You are more than welcome to solve this problem for everybody and watch the Brinks trucks full of cash back up to your front door, if it's so easy.

I mean, they are apparently distinctive enough in folks’ code that something like shhgit works okay and that github feels comfortable scanning for them as well.
posted by Going To Maine at 4:03 PM on October 6, 2020 [2 favorites]


As a software person, I find this thread pretty embarrassing in terms of how it reflects on our craft, with so many people who would otherwise find appeals to personal responsibility as an organizing principle to be risible suddenly talking up bootstraps. It's a discipline in which you can literally realize vast constructs of the mind with some keystrokes and we're reflexively deeming guardrails for secrets management impossible? It is, for sure, hard to imagine that such a thing might be possible when Worse is Better and Everything is (impoverished) Text, but maybe POSIX compatibility isn't the best we can hope for as a default idiom for computing. I'm sure there'll be plenty of appeals to pragmatism and the indomitability of the established order in response to this, and just as with the luminiferous aether I suspect that the phenomenon's supposed ubiquity has no bearing on its validity.
posted by invitapriore at 8:02 PM on October 6, 2020 [3 favorites]


As a software person, I find this thread pretty embarrassing in terms of how it reflects on our craft, with so many people who would otherwise find appeals to personal responsibility as an organizing principle to be risible suddenly talking up bootstraps. It's a discipline in which you can literally realize vast constructs of the mind with some keystrokes and we're reflexively deeming guardrails for secrets management impossible? .

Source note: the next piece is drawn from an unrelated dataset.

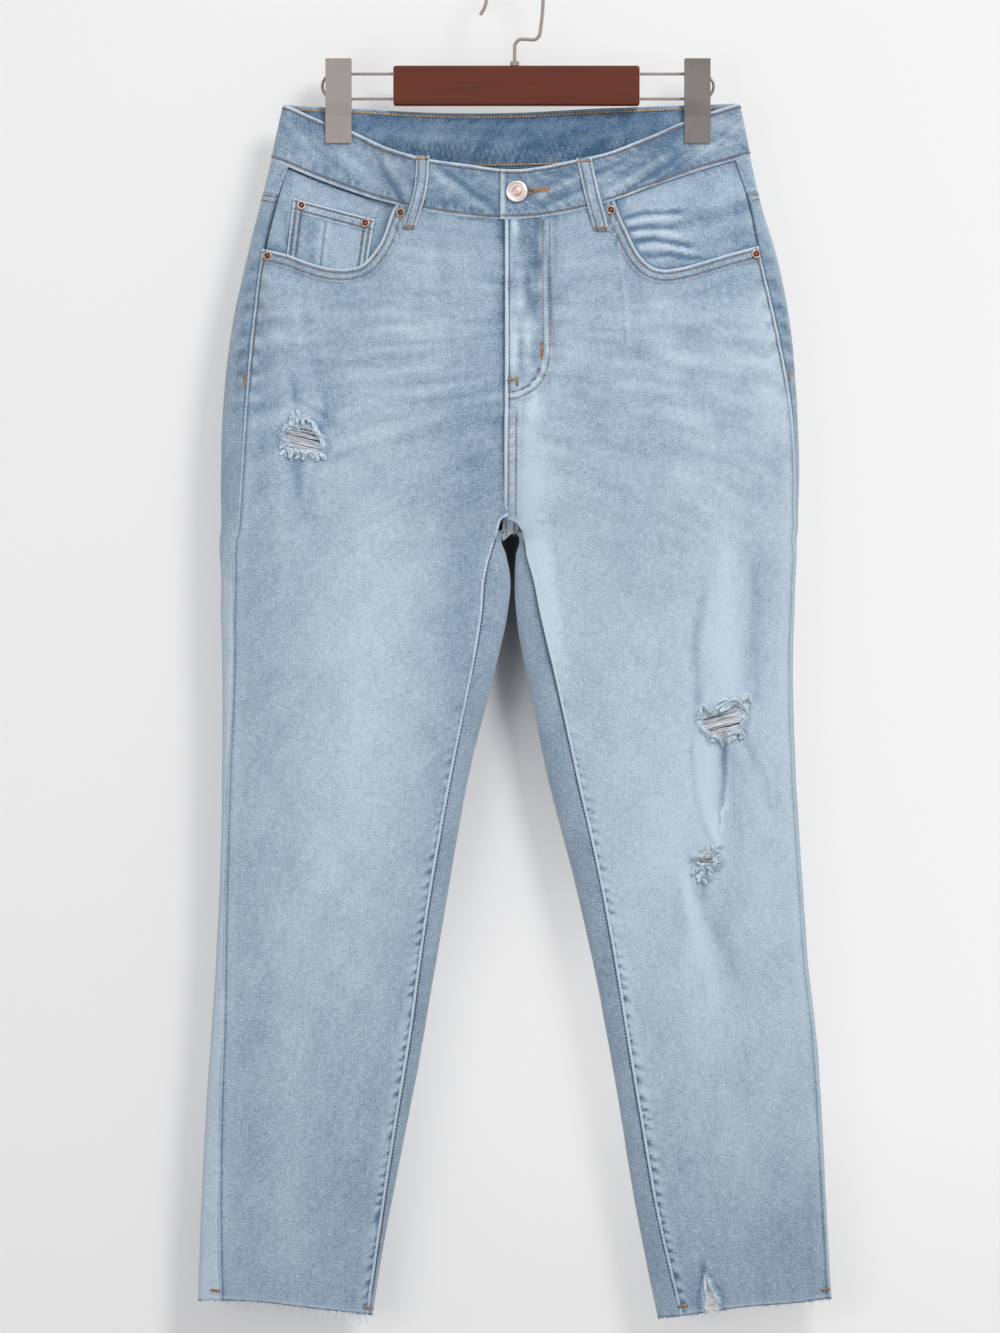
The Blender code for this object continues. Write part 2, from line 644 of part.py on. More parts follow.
def make_back_pocket(side):
    """A patch pocket with a shallow point at its foot."""
    outward_sign = -inward(side)
    shares = np.linspace(0, 1, 7)
    steps = np.linspace(0, 1, 7)[:, None]
    inner = POCKET_INNER[0] + (POCKET_INNER[1] - POCKET_INNER[0]) * steps
    outer = POCKET_OUTER[0] + (POCKET_OUTER[1] - POCKET_OUTER[0]) * steps
    places = CENTRE + outward_sign * (inner + (outer - inner) * shares)
    top = POCKET_TOP[0] + (POCKET_TOP[1] - POCKET_TOP[0]) * shares
    foot = POCKET_FOOT + POCKET_POINT * (1 - np.abs(2 * shares - 1))
    drops = top + (foot - top) * steps
    lift = CLOTH / 2 + PLY_GAP + POCKET_PLY / 2
    return add_sheet("back_pocket_" + side, on_back(side, places, drops, lift), POCKET_PLY)


def make_zip():
    """The plain tape of the closure, behind the lapped fronts."""
    shares = np.linspace(0, 1, 3)
    steps = np.linspace(0, 1, 8)[:, None]
    drops = ZIP_DROPS[0] + (ZIP_DROPS[1] - ZIP_DROPS[0]) * steps + 0 * shares
    places = CENTRE + ZIP_START + ZIP_WIDTH * shares + 0 * steps
    depth = (CLOTH + SEAM_GAP) / 2 + CLOTH / 2 + PLY_GAP + ZIP_TAPE / 2
    return add_sheet("zip", on_front("l", places, drops, -depth), ZIP_TAPE, TAPE)


# ---- waistband and loops --------------------------------------------------------------------
def band_turns(side):
    """Turns of the band's columns on one half, from the centre front round to the centre back.
    They are the columns of the pieces sewn to it: the front, the facing and the yoke."""
    turns, drops = front_grid(side)
    front = turns[0][drops[0] <= across(BAND_FOOT_FRONT, form(side, turns[0], drops[0])[:, 0])
                     + SEAM_GAP + 0.01]
    front = front[front < math.pi / 2]
    places, drops = facing_grid(side)
    facing = turn_at(side, places[0], drops[0])
    facing = facing[facing < front.min() - 0.01]
    yoke = yoke_grid(side)[0][0]
    yoke = yoke[yoke < facing.min() - 0.01]
    return np.concatenate((np.sort(front)[::-1], np.sort(facing)[::-1], np.sort(yoke)[::-1]))


def band_points(side, turns, lift_over):
    """Points of a stretch of the band at the given turns, moved out as lift_over says over x."""
    steps = np.linspace(0, 1, 3)[:, None]
    on_the_front = turns > 0
    drops = np.full((3, len(turns)), 150.0)
    for _ in range(6):
        x = form(side, turns + 0 * drops, drops)[..., 0]
        top = band_top(x[0], on_the_front)
        drops = top + (band_foot(x[-1], on_the_front) - top) * steps
    lift = lift_over(x) * on_the_front
    return lifted(side, turns + 0 * drops, drops, lift)


def make_waistband():
    """One long strip.  Its under end starts beyond the button, and it runs round the wearer's
    right side, the back and the left side to the upper end, which laps over the start."""
    over = (BAND + SEAM_GAP) / 2
    left = band_turns("l")
    left_x = form("l", left, BAND_SEAM_DROP)[:, 0]
    crossed = np.concatenate(((UNDER_END,), left_x[left_x < UNDER_END - 3][::-1], (CENTRE,)))
    crossed = np.sort(crossed)[::-1]
    right = np.concatenate((turn_at("r", crossed, BAND_SEAM_DROP), band_turns("r")))
    ending = turn_at("l", np.array((CENTRE, UPPER_END)), BAND_SEAM_DROP)
    first = band_points("r", right, lambda x: -over * smoothstep(x, *UNDER_EASE))
    left = np.concatenate((left[:-1][::-1], ending))
    second = band_points("l", left, lambda x: over * (1 - smoothstep(x, *UPPER_EASE)))
    return add_sheet("waistband", np.concatenate((first, second), axis=1), BAND)


def make_loop(name, place, side, route, width):
    """A belt loop: a strip along (x, drop) rows that stands off the band between its ends."""
    route = np.array(route, float)
    steps = np.linspace(0, 1, 9)[:, None]
    drops = route[0, 1] + (route[-1, 1] - route[0, 1]) * steps
    middle = smooth_line(drops, route[:, 1], route[:, 0])
    places = middle + width * np.array((-0.5, 0.0, 0.5))
    bow = LOOP_BOW * np.sin(math.pi * steps)
    lift = BAND / 2 + PLY_GAP + LOOP_PLY / 2 + bow + 0 * places
    points = place(side, places, drops + 0 * places, lift)
    return add_sheet(name, points, LOOP_PLY)


def make_loops():
    for name, place, side, route, width in LOOPS:
        make_loop("belt_loop_" + name, on_front if place == "front" else on_back, side, route,
                  width)


# ---- fittings on the jeans ------------------------------------------------------------------
def seat(side, x, drop, lift):
    """Placement with +Z along the cloth's outward normal at a point of the front."""
    point = on_front(side, np.array(x), np.array(drop), lift) * MM
    normal = Vector(outward(side, turn_at(side, np.array(x), np.array(drop)), np.array(drop)))
    return Matrix.Translation(point) @ normal.to_track_quat("Z", "X").to_matrix().to_4x4()


def make_rivets():
    for name, side, x, drop, base in RIVETS:
        rivet = add_object("rivet_" + name, new_mesh("rivet_" + name, turned(RIVET_PROFILE, 16)),
                           COPPER, 0.35, 1.0)
        rivet.matrix_world = seat(side, x, drop, base + PLY_GAP)


def make_button():
    """A shank button: its foot stands on the band's under end, inside the buttonhole."""
    foot = -(BAND + SEAM_GAP) / 2 + BAND / 2 + PLY_GAP
    shank = (BAND + SEAM_GAP) / 2 + BAND / 2 + BUTTON_STAND - foot
    head = [(radius, shank + height) for radius, height in BUTTON_HEAD]
    profile = [(0, 0), (SHANK_RADIUS, 0), (SHANK_RADIUS, shank), *head]
    button = add_object("button", new_mesh("button", turned(profile, 24)), COPPER, 0.3, 1.0)
    button.matrix_world = seat("l", BUTTON_X, BUTTON_DROP, foot)


# ---- rips, nick and buttonhole --------------------------------------------------------------
def add_cutter(name, target, mesh):
    cutter = bpy.data.objects.new("cutter_" + name, mesh)
    bpy.context.scene.collection.objects.link(cutter)
    cutter.hide_render = True
    cutter.display_type = "WIRE"
    cut = target.modifiers.new(name, "BOOLEAN")
    cut.operation = "DIFFERENCE"
    cut.solver = "EXACT"
    cut.object = cutter
    return cutter


def prism(outline, near, far):
    """A prism along Y over an outline of (x, drop) points."""
    return loft([[(x, y, -drop) for x, drop in outline] for y in (near, far)])


def cut_rips(fronts):
    for row in RIPS:
        rip = dict(zip(RIP_COLUMNS, row))
        angles = np.linspace(0, 2 * math.pi, 12, endpoint=False)
        wide = rip["width"] / 2 * np.cos(angles)
        tall = rip["height"] / 2 * np.sin(angles)
        lean = math.radians(rip["tilt"])
        x = rip["x"] + wide * math.cos(lean) - tall * math.sin(lean)
        drop = rip["drop"] - wide * math.sin(lean) - tall * math.cos(lean)
        hole = prism(list(zip(x, drop)), -70.0, 0.0)
        add_cutter(rip["name"], fronts[rip["side"]], new_mesh(rip["name"], hole))
    add_cutter("nick", fronts["l"], new_mesh("nick", prism(NICK, -70.0, -1.0)))


def cut_buttonhole(band):
    """A keyhole through the upper end only: a round eye for the shank and a slot beside it."""
    eye = SHANK_RADIUS + PLY_GAP
    mouth = math.asin(BUTTONHOLE_HALF / eye)
    arc = np.linspace(mouth, 2 * math.pi - mouth, 11)
    outline = [(eye * math.cos(a), eye * math.sin(a)) for a in arc]
    slot_end = [(BUTTONHOLE_LENGTH, -BUTTONHOLE_HALF), (BUTTONHOLE_LENGTH, BUTTONHOLE_HALF)]
    outline = outline + slot_end
    middle = (BAND + SEAM_GAP) / 2
    bottom = middle - BAND / 2 - SEAM_GAP / 2
    top = middle + BAND / 2 + 1.0
    bm = loft([[(x, y, height) for x, y in outline] for height in (bottom, top)])
    cutter = add_cutter("buttonhole", band, new_mesh("buttonhole", bm))
    place = seat("l", BUTTON_X, BUTTON_DROP, 0.0)
    level = Vector((1, 0, 0))
    up = (place.to_3x3() @ Vector((0, 0, 1))).normalized()
    along = (level - up * level.dot(up)).normalized()
    turn = Matrix((along, up.cross(along), up)).transposed()
    cutter.matrix_world = Matrix.Translation(place.translation) @ turn.to_4x4()


# ---- hanger ---------------------------------------------------------------------------------
def smooth_route(points, per_span):
    """Points on a smooth curve through a route's (x, drop) points."""
    points = np.array(points, float)
    spans = np.linalg.norm(np.diff(points, axis=0), axis=1)
    at = np.concatenate(((0.0,), np.cumsum(spans)))
    fine = np.concatenate([np.linspace(a, b, per_span, endpoint=False)
                           for a, b in zip(at, at[1:])] + [at[-1:]])
    return np.stack((smooth_line(fine, at, points[:, 0]), smooth_line(fine, at, points[:, 1])),
                    axis=-1)


def in_plane(route):
    """(x, drop) points as places in the plane Y = 0."""
    return [(x, 0.0, -drop) for x, drop in route]


def make_hook():
    """The wire rises from the ferrule, jogs to the side, and arches over the rail."""
    arch = HOOK_RADIUS + HOOK_WIRE
    turns = np.radians(np.linspace(0, HOOK_ARC, 25))
    bow = np.stack((arch * np.cos(turns), HOOK_RADIUS - arch * np.sin(turns)), axis=-1)
    route = np.concatenate((smooth_route(HOOK_NECK, 3), bow, HOOK_TIP))
    mesh = new_mesh("hanger_hook", tube(in_plane(route), HOOK_WIRE), 60)
    add_object("hanger_hook", mesh, NICKEL, 0.3, 1.0)
    ferrule = add_object("hook_ferrule", new_mesh("hook_ferrule", turned(FERRULE, 20)), NICKEL,
                         0.3, 1.0)
    ferrule.location = (HOOK_NECK[0][0] * MM, 0, (PLY_GAP - BAR_TOP) * MM)


def make_bar():
    bm = bmesh.new()
    bmesh.ops.create_cube(bm, size=1.0)
    bmesh.ops.scale(bm, vec=BAR_SIZE, verts=bm.verts)
    bar = add_object("hanger_bar", new_mesh("hanger_bar", bm), WOOD, 0.35)
    bar.location = (BAR_CENTRE[0] * MM, 0, -BAR_CENTRE[1] * MM)
    edge = bar.modifiers.new("rounded edge", "BEVEL")
    edge.width = BAR_EDGE * MM
    edge.segments = 3


def make_wire(side):
    """One wire bent double: both of its ends stand in the end of the bar."""
    outward_sign = -inward(side)
    start = BAR_CENTRE[0] + outward_sign * (BAR_SIZE[0] / 2 + PLY_GAP)
    radius = (WIRE_DROPS[1] - WIRE_DROPS[0]) / 2
    middle = sum(WIRE_DROPS) / 2
    bend_x = WIRE_REACH[side] - outward_sign * radius
    turns = np.radians(np.linspace(-90, 90, 9))
    bend = [(bend_x + outward_sign * radius * math.cos(a), middle + radius * math.sin(a))
            for a in turns]
    route = [(start, WIRE_DROPS[0]), *bend, (start, WIRE_DROPS[1])]
    mesh = new_mesh("wire_" + side, tube(in_plane(route), WIRE_RADIUS), 60)
    add_object("wire_" + side, mesh, NICKEL, 0.3, 1.0)


def make_clip_plate(side, name, facing):
    """A pressed channel whose flanges rest on the wires and whose foot grips the band."""
    half = CLIP_WIDTH / 2
    sections = []
    for drop, plate, rim in CLIP_SECTIONS:
        outline = ((-half, rim), (-half, plate + CLIP_SHEET), (half, plate + CLIP_SHEET),
                   (half, rim), (half - CLIP_SHEET, rim), (half - CLIP_SHEET, plate),
                   (CLIP_SHEET - half, plate), (CLIP_SHEET - half, rim))
        sections.append([(CLIP_X[side] + x, facing * y, -drop) for x, y in outline])
    obj_name = f"clip_{name}_{side}"
    add_object(obj_name, new_mesh(obj_name, loft(sections), 30), NICKEL, 0.35, 1.0)


def make_clip_pin(side):
    length = CLIP_WIDTH - 2 * CLIP_SHEET - 2 * PLY_GAP
    bm = bmesh.new()
    bmesh.ops.create_cone(bm, cap_ends=True, segments=16, radius1=PIN_RADIUS, radius2=PIN_RADIUS,
                          depth=length)
    pin = add_object("clip_pin_" + side, new_mesh("clip_pin_" + side, bm), NICKEL, 0.35, 1.0)
    pin.rotation_euler = (0, math.pi / 2, 0)
    pin.location = (CLIP_X[side] * MM, 0, -sum(WIRE_DROPS) / 2 * MM)


def main():
    clear_scene()
    fronts = {side: make_front(side) for side in ("r", "l")}
    for side in ("r", "l"):
        make_back(side)
        make_yoke(side)
        make_facing(side)
        make_back_pocket(side)
    make_coin_pocket()
    make_zip()
    band = make_waistband()
    make_loops()
    make_rivets()
    make_button()
    cut_rips(fronts)
    cut_buttonhole(band)
    make_bar()
    make_hook()
    for side in ("r", "l"):
        make_wire(side)
        make_clip_plate(side, "front", -1)
        make_clip_plate(side, "back", 1)
        make_clip_pin(side)


main()
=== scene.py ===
"""Looks of the ripped jeans on a clip hanger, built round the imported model.

Tables and shapes are in millimetres and become metres when a mesh is made.  The front faces -Y,
the wearer's right ("r") is at -X, and a drop is a distance below the inside of the hook.

All cloth lies on one form, a flattened tube for each leg that opens into one above the crotch.
A place on it is a turn round the tube, from its outer edge, and a drop.  Every piece of cloth is
a grid on that form, moved along its normals by the relief: its folds, seam ridges and puckers.
"""
import math

import bpy
import numpy as np
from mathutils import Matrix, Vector


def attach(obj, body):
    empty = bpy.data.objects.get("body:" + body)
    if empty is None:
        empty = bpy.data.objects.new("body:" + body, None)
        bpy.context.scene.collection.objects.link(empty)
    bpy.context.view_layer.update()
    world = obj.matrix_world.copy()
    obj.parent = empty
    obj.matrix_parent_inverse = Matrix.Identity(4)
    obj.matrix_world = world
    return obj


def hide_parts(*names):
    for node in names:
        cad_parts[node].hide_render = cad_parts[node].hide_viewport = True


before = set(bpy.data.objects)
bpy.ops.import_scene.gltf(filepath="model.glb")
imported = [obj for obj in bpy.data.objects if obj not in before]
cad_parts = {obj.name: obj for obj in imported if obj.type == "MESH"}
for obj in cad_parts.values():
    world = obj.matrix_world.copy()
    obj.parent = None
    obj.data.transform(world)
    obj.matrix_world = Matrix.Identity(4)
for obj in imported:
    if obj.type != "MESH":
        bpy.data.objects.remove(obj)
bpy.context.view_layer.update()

MM = 0.001

# ---- the form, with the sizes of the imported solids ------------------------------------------
CENTRE = -3.5            # x of the centre seams
CROTCH = 452.0           # drop at which the form parts into two legs
FORK = 110.0             # height of the crotch seam's curve above that
ROUNDNESS = 2.6          # power of the sections' ovals, 2 being an ellipse
CLOTH = 1.2              # wall of the denim, and of the doubled waistband
BAND = 2.2
FLY_LAP = 4.0            # how far the left front laps past the centre
FLY_EASE = (4.0, 16.0)   # distances from the centre over which it stands off the form
LAP_FADE = (432.0, 450.0)     # drops over which the left front stops lapping over the right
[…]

Didn't this thread start out with tools that help with this? I feel like the arguments are pretty much just about how much it's worth having github try to check by default?
posted by atoxyl at 9:06 PM on October 6, 2020


... it’s absolutely true that most devs know very little about security. The ones who do tend to be the Swiss Army knife rockstars, but that’s a small minority.

It's really automation that's to blame. If you want something to work by its self, there has to be a unencrypted secret somewhere. You can't have a machine come up after a power glitch and require some human to come around and type in some secret phrase to make things work again. That eventually boils down to somewhere on that machine is a file with some secrets that's only protected by the OS and permissions.

In the network infrastructure world you have a second restriction. You can't have a machine rely on full working network services to function, they have to be as stand-alone as you can make them. All circular dependency like.

Development wise I usually followed a patter and had ~/.git_template to match. A directory corpus for ginormous files that had no reason to be in Git, a directory private where secrets went. And then mostly your bog standard *NIX set of directories. The config in etc would reference private which would also have a 'real' config sitting around so that I could use a flag or environment variable to pick the real config.

I'd disapprove of trying to make Git/GitHub try to detect fuckups on General Principals but I'm a grumpy old man who would watch you put your finger in a light socket for the "becha won't do that again" moment.
posted by zengargoyle at 1:28 PM on October 7, 2020 [1 favorite]


I’d disapprove of trying to make Git/GitHub try to detect fuckups on General Principals but

In fairness, git is a free tool from a famously pro-"just-do-one-thing" community of nerds, but Github is something that enterprises both pay money for and that has some serious competitors.